II.6 An assembly is a set of one or more files deployed as a unit.
Page 140
So we understand now that an assembly is essentially a package and modules are the main components. That being said:
II.6 A module is a single file containing executable content in the format specified here. If the module contains a manifest then it also specifies the modules (including itself) that constitute the assembly. An assembly shall contain only one manifest amongst all its constituent files.
Page 140
Based on this information, we know that when we create the assembly, we automatically add one module to the assembly as well. This is why we never get a hit on the CLI's DefineDynamicModule()
function if we keep creating new assemblies. Instead, we get a hit on the CLI's GetInMemoryAssemblyModule()
method to retrieve information about the Manifest Module (the module that is created automatically).
So here we have a little performance gain; with one assembly, we get 10001 modules, but with multiple assemblies, we get a total of 10000 modules. Not much though, so this one extra module should not be the main reason behind this.

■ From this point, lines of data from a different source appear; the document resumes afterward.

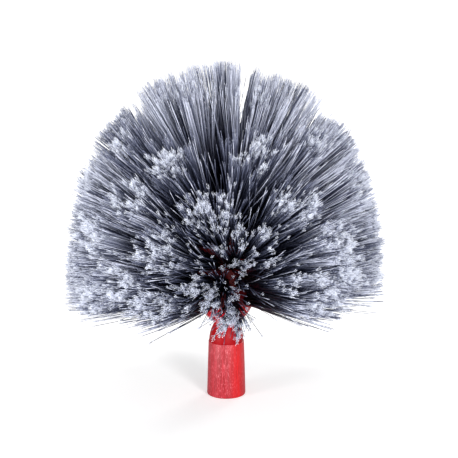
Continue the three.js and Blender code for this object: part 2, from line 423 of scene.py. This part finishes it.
def satin_red():
    """The sleeve's drawn surface: fine upright streaks in a paler red, with a painted highlight down its
    right.
    """
    material, tree, shader = finish_named("satin_red_plastic")
    upright = object_place(tree, (1, 1, 0.05))
    streaks = noise(tree, upright, 1100, detail=5, roughness=0.6)
    broad = noise(tree, upright, 190, detail=3)
    specks = noise(tree, object_place(tree, (1, 1, 0.4)), 1100, detail=3, roughness=0.7)
    colour = ramp(tree, streaks, [(0.38, paint(134, 7, 19)), (0.62, paint(176, 36, 50))])
    colour = mixed(tree, ramp(tree, broad, [(0.4, 0.0), (0.6, 0.4)]), colour, paint(184, 20, 34))
    colour = mixed(tree, ramp(tree, specks, [(0.53, 0.0), (0.66, 0.6)]), colour, paint(218, 108, 118))
    # Painted highlight: a brighter red band down the sleeve's right, broken up by the streaks
    across = add_node(tree, "ShaderNodeSeparateXYZ", {"Vector": object_place(tree)}).outputs["X"]
    painted_highlight = add_node(tree, "ShaderNodeMapRange", {
        "Value": calculated(tree, "ABSOLUTE", calculated(tree, "SUBTRACT", across, HIGHLIGHT_BAND)),
        "From Min": 0, "From Max": HIGHLIGHT_WIDTH, "To Min": 1, "To Max": 0})
    patches = ramp(tree, streaks, [(0.35, 0.45), (0.6, 1.0)])
    patchy_highlight = calculated(tree, "MULTIPLY", painted_highlight.outputs["Result"], patches)
    colour = mixed(tree, patchy_highlight, colour, paint(216, 10, 14))
    tree.links.new(colour, shader.inputs["Base Color"])
    tree.links.new(ramp(tree, streaks, [(0.3, 0.34), (0.75, 0.52)]), shader.inputs["Roughness"])
    bumped(tree, shader, streaks, 0.3, 0.12 * MM)
    shader.inputs["IOR"].default_value = 1.5
    return material


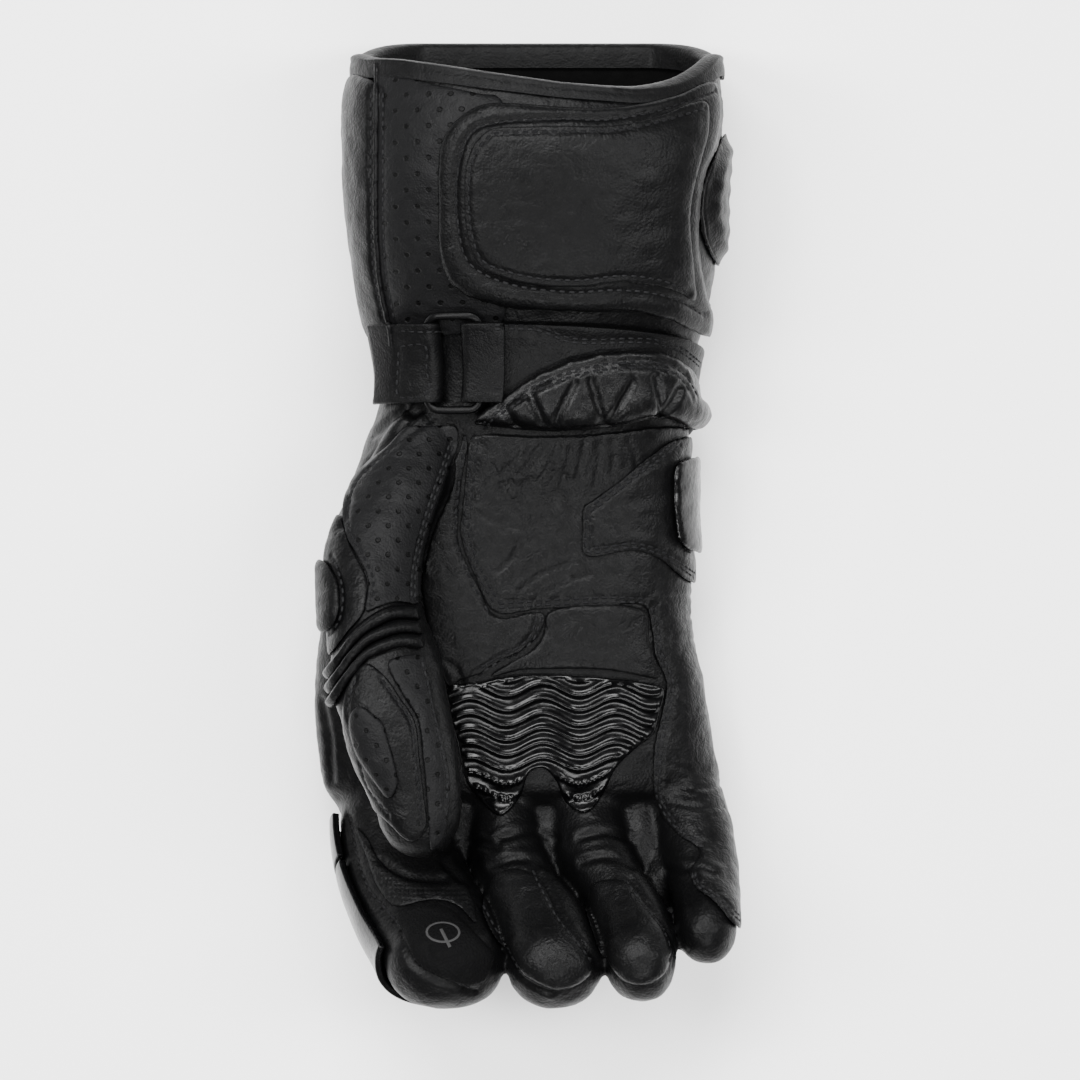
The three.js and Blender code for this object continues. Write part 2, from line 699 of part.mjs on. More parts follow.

II.6.5 When an item is in the current assembly, but is part of a module other than the one containing the manifest, the defining module shall be declared in the manifest of the assembly using the .module extern directive.
Page 146
and
II.6.7 The manifest module, of which there can only be one per assembly, includes the .assembly directive. To export a type defined in any other module of an assembly requires an entry in the assembly’s manifest.
Page 146
Therefore, each time you create a new module, you are actually adding a new file to an archive, and then modifying the first file of the archive to reference the new module. Essentially in the single-assembly code, we are adding 10000 modules, and then we edit the first module 10000 times. This isn't the case with the multi-assembly code in which we only edit the first automatically generated module, 10000 times.
This is the overhead we see. And it increases exponentially on my system.
(5000 = 1.5s, 10000 = 6s, 20000 = 25s)
With your code, however, the bottleneck is the unmanaged CLR's SetMethodIL
function called from the CreateTypeNoLock.CreateTypeNoLock()
method and I couldn't find anything in the documentation about this, yet.
Unfortunately, though, it is hard to decompile and understand CLR.dll to see what actually happens there and as the result, we are just making guesses based on the public published information by Microsoft at this stage.
Upvotes: 8
Reputation: 26926
On my PC in LINQPad using C# 7.0 I get one assembly about 8.8 seconds, one assembly per type about 2.6 seconds. Most of the time in the one assembly is in DefineType
and CreateType
whereas in the time is mainly in DefineDynamicAssembly
+DefineDynamicModule
.
DefineType
checks there is no name conflicts, which is a Dictionary
lookup. If the Dictionary
is empty, this is about a check for null
.
The majority of the time is spent in CreateType
, but I don't see where, however it appears that it requires extra time adding types to a single Module.
Creating multiple modules slows the whole process down, but most of the time is spent creating modules and in DefineType
, which has to scan every module for a duplicate, so now has increasing up to 10,000 null
checks. With a unique module per type, CreateType
is very fast.
Upvotes: 8